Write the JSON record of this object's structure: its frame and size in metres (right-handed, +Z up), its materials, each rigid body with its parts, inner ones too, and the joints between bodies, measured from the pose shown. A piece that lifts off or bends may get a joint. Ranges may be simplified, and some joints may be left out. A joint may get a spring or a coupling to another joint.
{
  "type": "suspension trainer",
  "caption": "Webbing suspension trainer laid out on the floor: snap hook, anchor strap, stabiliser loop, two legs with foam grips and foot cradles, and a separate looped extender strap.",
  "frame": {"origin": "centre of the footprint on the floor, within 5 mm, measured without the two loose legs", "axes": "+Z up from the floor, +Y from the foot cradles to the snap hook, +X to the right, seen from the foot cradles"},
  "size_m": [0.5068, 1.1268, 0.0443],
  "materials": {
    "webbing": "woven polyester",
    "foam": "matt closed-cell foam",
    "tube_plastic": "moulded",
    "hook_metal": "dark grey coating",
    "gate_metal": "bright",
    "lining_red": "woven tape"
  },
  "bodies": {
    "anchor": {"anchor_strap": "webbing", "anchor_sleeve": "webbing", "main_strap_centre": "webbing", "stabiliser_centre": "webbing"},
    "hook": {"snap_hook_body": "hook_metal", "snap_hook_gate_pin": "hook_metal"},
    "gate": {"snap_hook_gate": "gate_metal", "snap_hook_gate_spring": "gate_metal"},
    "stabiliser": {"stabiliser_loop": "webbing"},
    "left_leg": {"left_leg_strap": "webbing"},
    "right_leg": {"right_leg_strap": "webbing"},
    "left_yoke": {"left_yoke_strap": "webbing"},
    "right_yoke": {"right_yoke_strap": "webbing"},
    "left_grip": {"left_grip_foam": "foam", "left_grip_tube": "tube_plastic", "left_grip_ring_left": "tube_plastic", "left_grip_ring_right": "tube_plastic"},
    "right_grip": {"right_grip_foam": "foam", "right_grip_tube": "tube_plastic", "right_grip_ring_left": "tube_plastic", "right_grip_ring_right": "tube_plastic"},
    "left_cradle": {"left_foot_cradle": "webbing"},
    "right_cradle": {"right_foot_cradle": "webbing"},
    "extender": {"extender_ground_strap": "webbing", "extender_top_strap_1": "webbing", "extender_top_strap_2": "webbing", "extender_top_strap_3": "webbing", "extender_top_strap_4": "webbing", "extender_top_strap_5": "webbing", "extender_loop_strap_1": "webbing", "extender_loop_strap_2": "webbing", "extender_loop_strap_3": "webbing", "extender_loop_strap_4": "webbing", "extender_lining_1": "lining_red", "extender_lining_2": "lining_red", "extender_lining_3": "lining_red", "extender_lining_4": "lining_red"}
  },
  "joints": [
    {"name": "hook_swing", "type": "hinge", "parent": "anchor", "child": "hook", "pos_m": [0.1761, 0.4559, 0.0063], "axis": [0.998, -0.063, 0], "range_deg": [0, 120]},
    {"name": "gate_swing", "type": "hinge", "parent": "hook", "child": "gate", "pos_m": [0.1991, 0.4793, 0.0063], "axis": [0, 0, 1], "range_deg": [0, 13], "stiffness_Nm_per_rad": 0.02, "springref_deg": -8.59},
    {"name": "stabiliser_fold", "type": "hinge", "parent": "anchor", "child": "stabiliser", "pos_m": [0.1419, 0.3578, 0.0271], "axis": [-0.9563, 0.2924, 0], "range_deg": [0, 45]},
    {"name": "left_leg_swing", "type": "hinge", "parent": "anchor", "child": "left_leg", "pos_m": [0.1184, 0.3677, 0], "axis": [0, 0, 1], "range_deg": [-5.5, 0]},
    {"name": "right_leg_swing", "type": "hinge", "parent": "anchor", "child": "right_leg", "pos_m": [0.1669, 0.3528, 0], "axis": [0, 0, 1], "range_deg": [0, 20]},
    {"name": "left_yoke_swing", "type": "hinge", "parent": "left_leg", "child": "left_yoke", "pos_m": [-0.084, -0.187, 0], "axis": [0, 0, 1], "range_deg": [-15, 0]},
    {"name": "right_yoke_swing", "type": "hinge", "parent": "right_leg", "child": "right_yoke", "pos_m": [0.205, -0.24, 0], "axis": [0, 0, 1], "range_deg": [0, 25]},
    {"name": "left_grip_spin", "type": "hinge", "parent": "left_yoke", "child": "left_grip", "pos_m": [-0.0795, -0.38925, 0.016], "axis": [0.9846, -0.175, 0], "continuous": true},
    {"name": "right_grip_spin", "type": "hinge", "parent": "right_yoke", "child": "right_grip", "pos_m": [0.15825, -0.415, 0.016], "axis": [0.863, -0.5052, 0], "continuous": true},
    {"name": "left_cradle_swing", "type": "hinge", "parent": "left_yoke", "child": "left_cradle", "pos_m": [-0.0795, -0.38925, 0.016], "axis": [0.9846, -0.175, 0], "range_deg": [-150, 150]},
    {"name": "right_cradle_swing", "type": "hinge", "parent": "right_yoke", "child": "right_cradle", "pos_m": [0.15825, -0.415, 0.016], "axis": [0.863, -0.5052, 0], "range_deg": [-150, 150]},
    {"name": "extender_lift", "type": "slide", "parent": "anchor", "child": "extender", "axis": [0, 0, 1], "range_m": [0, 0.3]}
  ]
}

=-=-=-=-=

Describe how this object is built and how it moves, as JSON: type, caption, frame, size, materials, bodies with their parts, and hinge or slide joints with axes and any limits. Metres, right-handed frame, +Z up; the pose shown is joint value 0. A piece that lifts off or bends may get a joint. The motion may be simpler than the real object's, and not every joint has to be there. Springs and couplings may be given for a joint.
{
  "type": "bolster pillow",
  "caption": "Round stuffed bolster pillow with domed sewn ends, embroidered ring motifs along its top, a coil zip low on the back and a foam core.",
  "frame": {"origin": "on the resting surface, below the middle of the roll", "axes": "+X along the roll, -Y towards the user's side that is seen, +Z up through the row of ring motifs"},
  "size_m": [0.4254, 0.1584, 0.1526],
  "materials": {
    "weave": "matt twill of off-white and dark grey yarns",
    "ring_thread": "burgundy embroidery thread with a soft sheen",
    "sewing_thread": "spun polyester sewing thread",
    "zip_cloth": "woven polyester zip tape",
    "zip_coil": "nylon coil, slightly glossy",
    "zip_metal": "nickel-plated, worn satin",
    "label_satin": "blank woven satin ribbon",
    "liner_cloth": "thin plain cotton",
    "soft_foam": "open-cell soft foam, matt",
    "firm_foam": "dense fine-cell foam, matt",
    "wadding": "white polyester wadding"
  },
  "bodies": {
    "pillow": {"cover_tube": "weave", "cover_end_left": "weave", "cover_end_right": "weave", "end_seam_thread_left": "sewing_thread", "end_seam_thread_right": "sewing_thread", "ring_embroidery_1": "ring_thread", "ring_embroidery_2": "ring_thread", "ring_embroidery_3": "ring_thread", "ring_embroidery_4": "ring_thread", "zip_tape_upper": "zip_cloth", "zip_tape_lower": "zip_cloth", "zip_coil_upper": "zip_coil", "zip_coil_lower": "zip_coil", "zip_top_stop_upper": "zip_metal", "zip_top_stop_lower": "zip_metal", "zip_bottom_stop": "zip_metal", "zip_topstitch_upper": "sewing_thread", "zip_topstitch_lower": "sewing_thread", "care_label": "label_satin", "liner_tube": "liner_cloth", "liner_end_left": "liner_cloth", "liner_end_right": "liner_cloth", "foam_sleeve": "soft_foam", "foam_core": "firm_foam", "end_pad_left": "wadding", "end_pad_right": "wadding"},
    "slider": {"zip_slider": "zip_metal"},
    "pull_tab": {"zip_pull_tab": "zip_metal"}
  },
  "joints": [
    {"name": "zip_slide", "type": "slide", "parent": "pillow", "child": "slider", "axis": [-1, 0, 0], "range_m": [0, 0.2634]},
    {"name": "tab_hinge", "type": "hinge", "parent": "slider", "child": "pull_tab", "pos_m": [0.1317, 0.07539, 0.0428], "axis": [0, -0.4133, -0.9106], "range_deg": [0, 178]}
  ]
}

=-=-=-=-=

> **GOAL OF THE EXERCISE**:
Return all lines of the material above in which the word "from" occurs.

> **SOLUTION TO THIS PROBLEM**:
Write the JSON record of this object's structure: its frame and size in metres (right-handed, +Z up), its materials, each rigid body with its parts, inner ones too, and the joints between bodies, measured from the pose shown. A piece that lifts off or bends may get a joint. Ranges may be simplified, and some joints may be left out. A joint may get a spring or a coupling to another joint.
  "frame": {"origin": "centre of the footprint on the floor, within 5 mm, measured without the two loose legs", "axes": "+Z up from the floor, +Y from the foot cradles to the snap hook, +X to the right, seen from the foot cradles"},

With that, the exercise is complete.